Bootstrapping the Interior Life: Hunger

Bootstrapping the Interior Life: Hunger October 20, 2013

I do not often resemble the following scriptures:

Blessed are those who hunger and thirst for righteousness, for they shall be satisfied.
— Matt 5:6

O God, thou art my God, I seek thee,
my soul thirsts for thee;
my flesh faints for thee,
as in a dry and weary land where no water is.
— Ps 63:1

And this is a problem for the interior life, because the interior life is a life of learning to love God more than anything else, to put God before all else. And since we cannot really achieve that in this life (which is why “hope” is one of the theological virtues), the interior life is precisely a life of hungering and thirsting for God.
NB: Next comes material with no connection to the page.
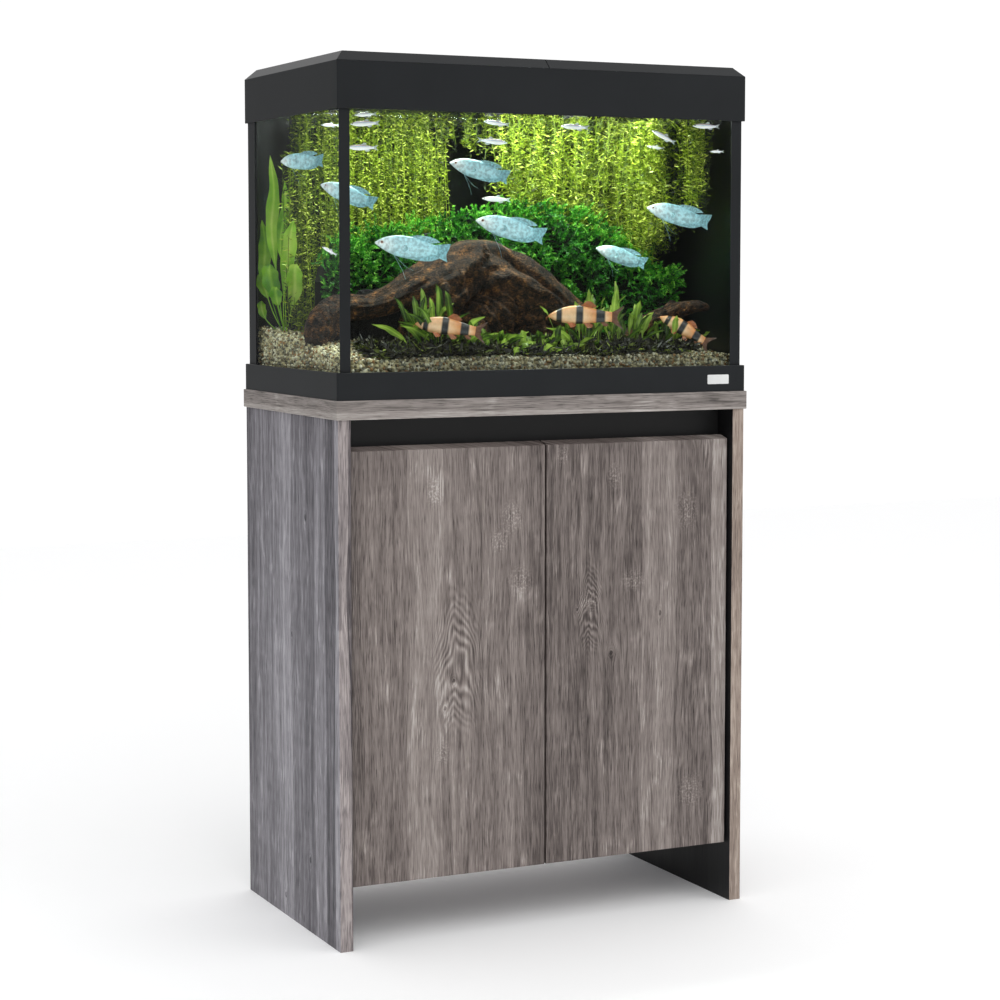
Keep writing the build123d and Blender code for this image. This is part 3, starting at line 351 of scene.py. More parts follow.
    def cover_inner_side(self, tree: bpy.types.NodeTree, colour: Source) -> bpy.types.Node:
        """Blackens the face inside the cabinet and warms the front edge a little.

        Args:
            tree: the material's node tree.
            colour: the print's colour.

        Returns:
            The colour with both.
        """
        facing = add(tree, "SeparateXYZ", [add(tree, "NewGeometry").outputs["Normal"]])
        inner = calc(tree, "GREATER_THAN", calc(tree, "MULTIPLY", facing, self.inner_side), 0.5)
        colour = add(tree, "Mix", [inner, colour, linear("#0E0E10")], data_type="RGBA")
        front = calc(tree, "LESS_THAN", facing.outputs[1], -0.5)
        warm = tinted(tree, colour, (1.06, 0.97, 0.88))
        return add(tree, "Mix", [front, colour, warm], data_type="RGBA")

    def shade(self, tree: bpy.types.NodeTree) -> bpy.types.Node:
        """Draws the oak print.

        Tone = planks + streaks + fibres + chalky patches - pores - knots and arches, with pale scrapes,
        through a ramp of greys.

        Args:
            tree: the material's node tree.

        Returns:
            The shader node.
        """
        place = add(tree, "SeparateXYZ", [object_space(tree)])
        level = calc(tree, "ADD", place.outputs[0], place.outputs[1])
        upright = place.outputs[2]
        across, along = {Grain.UPRIGHT: (level, upright), Grain.LEVEL: (upright, level),
                         Grain.FLAT: (place.outputs[1], place.outputs[0])}[self.grain]
        flow, dark = self.draw_knots(tree, across, along)
        dark = self.draw_arches(tree, across, along, dark)
        dark = self.draw_scrapes(tree, across, along, dark)

        bow = self.stretched_noise(tree, across, along, self.bow, 1.0)
        flow = calc(tree, "ADD", flow, calc(tree, "MULTIPLY", bow, 0.02))
        planks = add(tree, "TexVoronoi", {"W": calc(tree, "MULTIPLY", flow, 1 / (self.plank * MM)),
                                          "Scale": 1.0}, voronoi_dimensions="1D")
        plank_tone = add(tree, "SeparateColor", [planks.outputs["Color"]])
        fibres = self.stretched_noise(tree, flow, along, self.fibre, 5.0)
        streaks = self.stretched_noise(tree, flow, along, self.streak, 3.0, 0.4)
        patches = self.stretched_noise(tree, flow, along, self.patch, 4.0, 0.6)
        chalk = remap(tree, patches, (0.55, 0.75), (0.0, 0.26))
        chalky = calc(tree, "MULTIPLY", chalk, remap(tree, fibres, (0.42, 0.58)))
        holes = self.stretched_noise(tree, flow, along, self.pore, 3.0)
        pores = remap(tree, holes, (0.54, 0.66), (0.0, 0.22))
        crisp = remap(tree, fibres, (0.36, 0.64), (0.0, 0.22))
        tone = calc(tree, "MULTIPLY_ADD", plank_tone, self.bands, self.shift + 0.15 - self.bands / 2)
        for part, weight in ((streaks, 0.6), (crisp, 1.0), (chalky, 1.0), (pores, -0.9), (dark, -1.0)):
            tone = calc(tree, "MULTIPLY_ADD", part, weight, tone)
        colour = add(tree, "ValToRGB", [tone], stops=even_stops(self.tones, 0.14, 0.72))
        if self.inner_side:
            colour = self.cover_inner_side(tree, colour)
        relief = add(tree, "Bump", {"Height": tone, "Strength": 0.25, "Distance": 0.0006})
        rough = remap(tree, tone, end=(0.62, 0.48))
        return add(tree, "BsdfPrincipled", {"Base Color": colour, "Roughness": rough, "Normal": relief,
                                            "Specular IOR Level": 0.35})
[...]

It’s kind of a double-bind. If you aren’t hungry and thirsty for God, you won’t seek him; so how can you seek him if you aren’t hungry and thirsty for Him? How can you get the interior life moving?

It reminds me of something my eldest said when he was quite young, and was asked why he hadn’t done something or other:

I can’t want to.

When it comes to loving God, sometimes I can’t want to, either.

And yet, I find, when I think about it, that I want to want to. And that’s all that’s necessary. As C.S. Lewis had George MacDonald say in The Great Divorce,

If there’s one wee spark under all those ashes, we’ll blow it till the whole pile is red and clear.

Just pray: “Lord Jesus, I want to hunger and thirst for you as I ought.” Pray it whenever you happen to think about, because it’s a prayer that I believe Jesus will always answer. It might take awhile. In my case, I think it took years before I noticed that the prayer was being answered.

(Years? Really? Years? Well, yeah. The interior life is a long-term thing.)

Perhaps you can’t want to. But if you can want to want to, you’ll get there in the end.